YOUR INSTRUCTIONS: Keep to the lines between the one holding "wing_outlet_x = wing_left_face" and the one holding "before = set(bpy.data.objects)", inclusive, and write them out exactly.

PROVIDED MATERIAL:
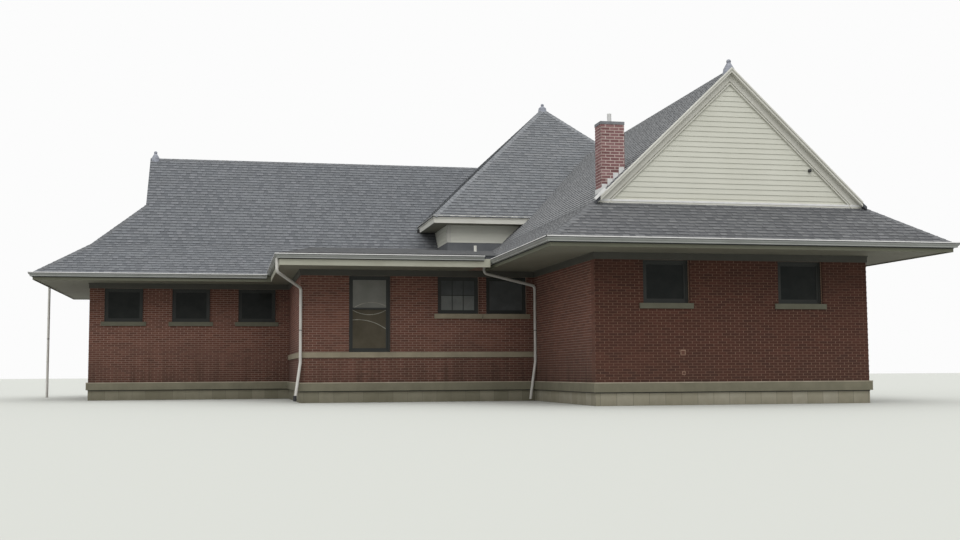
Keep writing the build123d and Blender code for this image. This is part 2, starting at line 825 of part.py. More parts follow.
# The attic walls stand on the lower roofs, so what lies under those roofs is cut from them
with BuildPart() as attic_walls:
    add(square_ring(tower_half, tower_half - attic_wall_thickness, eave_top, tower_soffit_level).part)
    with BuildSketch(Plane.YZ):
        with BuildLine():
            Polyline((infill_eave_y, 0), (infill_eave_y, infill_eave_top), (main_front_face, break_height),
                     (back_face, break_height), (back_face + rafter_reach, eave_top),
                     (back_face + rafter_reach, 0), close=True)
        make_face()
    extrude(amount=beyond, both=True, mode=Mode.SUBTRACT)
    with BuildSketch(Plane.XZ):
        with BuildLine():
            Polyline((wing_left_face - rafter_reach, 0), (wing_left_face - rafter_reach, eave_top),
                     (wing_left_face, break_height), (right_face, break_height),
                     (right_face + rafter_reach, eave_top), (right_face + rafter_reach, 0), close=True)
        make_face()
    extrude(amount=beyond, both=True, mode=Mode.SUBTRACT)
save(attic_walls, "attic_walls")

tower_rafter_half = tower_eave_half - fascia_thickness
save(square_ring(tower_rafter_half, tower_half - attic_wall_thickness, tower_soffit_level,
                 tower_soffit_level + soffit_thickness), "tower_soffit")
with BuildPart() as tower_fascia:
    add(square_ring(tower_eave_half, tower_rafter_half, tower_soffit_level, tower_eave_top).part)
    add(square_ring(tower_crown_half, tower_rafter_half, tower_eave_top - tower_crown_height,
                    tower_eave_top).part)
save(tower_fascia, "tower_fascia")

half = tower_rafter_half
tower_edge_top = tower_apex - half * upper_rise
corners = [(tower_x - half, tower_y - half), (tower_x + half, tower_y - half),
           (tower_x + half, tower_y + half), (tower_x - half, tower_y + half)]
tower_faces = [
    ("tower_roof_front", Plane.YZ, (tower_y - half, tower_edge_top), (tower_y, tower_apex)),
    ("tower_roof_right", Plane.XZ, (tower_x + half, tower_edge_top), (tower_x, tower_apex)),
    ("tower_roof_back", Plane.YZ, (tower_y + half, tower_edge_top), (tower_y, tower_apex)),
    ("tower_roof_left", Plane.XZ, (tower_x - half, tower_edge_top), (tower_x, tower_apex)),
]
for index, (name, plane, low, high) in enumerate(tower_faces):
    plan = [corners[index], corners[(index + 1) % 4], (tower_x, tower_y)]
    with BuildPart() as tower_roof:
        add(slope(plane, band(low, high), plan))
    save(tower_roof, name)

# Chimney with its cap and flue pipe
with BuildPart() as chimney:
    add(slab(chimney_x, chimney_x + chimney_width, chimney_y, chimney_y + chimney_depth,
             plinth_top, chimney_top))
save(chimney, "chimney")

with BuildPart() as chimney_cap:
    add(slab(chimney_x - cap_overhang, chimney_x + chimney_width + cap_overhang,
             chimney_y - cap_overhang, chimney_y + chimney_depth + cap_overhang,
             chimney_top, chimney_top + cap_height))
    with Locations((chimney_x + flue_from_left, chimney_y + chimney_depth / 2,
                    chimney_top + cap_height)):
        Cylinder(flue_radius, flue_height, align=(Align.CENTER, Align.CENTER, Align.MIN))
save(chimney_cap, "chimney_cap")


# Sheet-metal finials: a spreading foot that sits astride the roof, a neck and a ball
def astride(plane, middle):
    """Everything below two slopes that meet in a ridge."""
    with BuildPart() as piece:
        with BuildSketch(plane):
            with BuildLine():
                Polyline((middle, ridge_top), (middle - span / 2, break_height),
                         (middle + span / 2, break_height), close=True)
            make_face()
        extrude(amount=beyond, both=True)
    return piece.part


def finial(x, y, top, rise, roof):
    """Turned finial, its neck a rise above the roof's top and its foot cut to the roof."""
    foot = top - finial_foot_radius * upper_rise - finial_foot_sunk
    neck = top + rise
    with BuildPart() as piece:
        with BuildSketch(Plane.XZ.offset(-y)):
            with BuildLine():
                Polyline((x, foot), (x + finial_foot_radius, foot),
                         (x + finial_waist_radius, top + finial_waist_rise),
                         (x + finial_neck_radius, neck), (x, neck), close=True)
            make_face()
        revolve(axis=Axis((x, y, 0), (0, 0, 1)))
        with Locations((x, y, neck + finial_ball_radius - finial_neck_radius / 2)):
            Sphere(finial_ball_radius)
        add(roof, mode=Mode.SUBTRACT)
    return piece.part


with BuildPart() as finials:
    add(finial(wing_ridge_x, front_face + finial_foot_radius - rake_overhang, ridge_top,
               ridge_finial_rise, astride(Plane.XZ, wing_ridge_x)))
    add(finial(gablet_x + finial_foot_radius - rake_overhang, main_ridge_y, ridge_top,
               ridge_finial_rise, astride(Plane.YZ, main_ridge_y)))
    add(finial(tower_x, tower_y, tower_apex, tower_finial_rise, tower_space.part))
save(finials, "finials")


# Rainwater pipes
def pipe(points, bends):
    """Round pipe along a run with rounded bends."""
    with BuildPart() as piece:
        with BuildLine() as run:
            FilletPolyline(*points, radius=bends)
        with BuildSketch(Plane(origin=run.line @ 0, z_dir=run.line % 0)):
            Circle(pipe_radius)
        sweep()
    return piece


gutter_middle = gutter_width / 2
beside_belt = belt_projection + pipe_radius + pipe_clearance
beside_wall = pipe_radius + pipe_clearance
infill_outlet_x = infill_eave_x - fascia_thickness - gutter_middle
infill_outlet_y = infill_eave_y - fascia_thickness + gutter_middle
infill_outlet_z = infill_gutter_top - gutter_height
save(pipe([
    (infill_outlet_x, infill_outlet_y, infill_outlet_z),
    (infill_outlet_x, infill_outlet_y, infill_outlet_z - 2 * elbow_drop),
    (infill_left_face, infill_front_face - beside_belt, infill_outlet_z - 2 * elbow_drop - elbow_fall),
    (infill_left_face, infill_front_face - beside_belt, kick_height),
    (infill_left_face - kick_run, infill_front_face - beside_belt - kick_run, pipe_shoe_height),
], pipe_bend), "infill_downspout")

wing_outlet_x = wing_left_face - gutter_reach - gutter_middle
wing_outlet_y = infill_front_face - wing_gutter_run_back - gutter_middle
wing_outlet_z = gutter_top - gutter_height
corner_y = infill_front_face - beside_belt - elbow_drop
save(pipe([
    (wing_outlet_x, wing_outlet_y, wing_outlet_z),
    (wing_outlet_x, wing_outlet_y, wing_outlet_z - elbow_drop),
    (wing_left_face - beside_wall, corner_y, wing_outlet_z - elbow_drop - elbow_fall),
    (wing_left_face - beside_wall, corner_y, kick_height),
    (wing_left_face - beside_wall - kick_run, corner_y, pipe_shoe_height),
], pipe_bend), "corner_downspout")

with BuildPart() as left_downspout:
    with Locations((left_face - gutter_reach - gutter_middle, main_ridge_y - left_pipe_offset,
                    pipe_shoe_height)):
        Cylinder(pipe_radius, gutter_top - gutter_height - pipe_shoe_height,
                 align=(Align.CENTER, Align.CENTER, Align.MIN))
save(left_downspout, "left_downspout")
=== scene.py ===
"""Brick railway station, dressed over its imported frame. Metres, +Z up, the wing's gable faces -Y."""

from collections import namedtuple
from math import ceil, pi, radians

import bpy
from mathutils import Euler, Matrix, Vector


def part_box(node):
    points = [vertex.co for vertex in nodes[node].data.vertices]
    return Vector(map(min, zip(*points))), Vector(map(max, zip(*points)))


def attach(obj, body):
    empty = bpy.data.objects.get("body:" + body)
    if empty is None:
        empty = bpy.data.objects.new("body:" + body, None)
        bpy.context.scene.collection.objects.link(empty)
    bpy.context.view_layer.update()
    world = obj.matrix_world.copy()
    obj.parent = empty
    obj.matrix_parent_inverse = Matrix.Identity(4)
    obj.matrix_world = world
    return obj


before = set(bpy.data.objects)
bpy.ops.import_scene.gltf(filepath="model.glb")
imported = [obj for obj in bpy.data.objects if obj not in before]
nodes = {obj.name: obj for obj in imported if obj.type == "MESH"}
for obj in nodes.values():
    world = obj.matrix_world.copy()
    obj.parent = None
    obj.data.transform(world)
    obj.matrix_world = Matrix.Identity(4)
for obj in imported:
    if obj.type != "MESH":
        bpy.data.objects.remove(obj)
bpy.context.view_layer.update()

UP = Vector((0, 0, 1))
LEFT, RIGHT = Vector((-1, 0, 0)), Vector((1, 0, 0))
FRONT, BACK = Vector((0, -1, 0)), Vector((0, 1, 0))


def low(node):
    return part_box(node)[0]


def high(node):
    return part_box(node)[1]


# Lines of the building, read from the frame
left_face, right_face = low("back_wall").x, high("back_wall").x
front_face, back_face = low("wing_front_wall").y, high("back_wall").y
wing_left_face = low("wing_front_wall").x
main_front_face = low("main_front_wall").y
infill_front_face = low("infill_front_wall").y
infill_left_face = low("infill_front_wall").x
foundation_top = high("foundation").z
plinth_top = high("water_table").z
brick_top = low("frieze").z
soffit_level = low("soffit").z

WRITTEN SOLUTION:
wing_outlet_x = wing_left_face - gutter_reach - gutter_middle
wing_outlet_y = infill_front_face - wing_gutter_run_back - gutter_middle
wing_outlet_z = gutter_top - gutter_height
corner_y = infill_front_face - beside_belt - elbow_drop
save(pipe([
    (wing_outlet_x, wing_outlet_y, wing_outlet_z),
    (wing_outlet_x, wing_outlet_y, wing_outlet_z - elbow_drop),
    (wing_left_face - beside_wall, corner_y, wing_outlet_z - elbow_drop - elbow_fall),
    (wing_left_face - beside_wall, corner_y, kick_height),
    (wing_left_face - beside_wall - kick_run, corner_y, pipe_shoe_height),
], pipe_bend), "corner_downspout")

with BuildPart() as left_downspout:
    with Locations((left_face - gutter_reach - gutter_middle, main_ridge_y - left_pipe_offset,
                    pipe_shoe_height)):
        Cylinder(pipe_radius, gutter_top - gutter_height - pipe_shoe_height,
                 align=(Align.CENTER, Align.CENTER, Align.MIN))
save(left_downspout, "left_downspout")
=== scene.py ===
"""Brick railway station, dressed over its imported frame. Metres, +Z up, the wing's gable faces -Y."""

from collections import namedtuple
from math import ceil, pi, radians

import bpy
from mathutils import Euler, Matrix, Vector


def part_box(node):
    points = [vertex.co for vertex in nodes[node].data.vertices]
    return Vector(map(min, zip(*points))), Vector(map(max, zip(*points)))


def attach(obj, body):
    empty = bpy.data.objects.get("body:" + body)
    if empty is None:
        empty = bpy.data.objects.new("body:" + body, None)
        bpy.context.scene.collection.objects.link(empty)
    bpy.context.view_layer.update()
    world = obj.matrix_world.copy()
    obj.parent = empty
    obj.matrix_parent_inverse = Matrix.Identity(4)
    obj.matrix_world = world
    return obj


before = set(bpy.data.objects)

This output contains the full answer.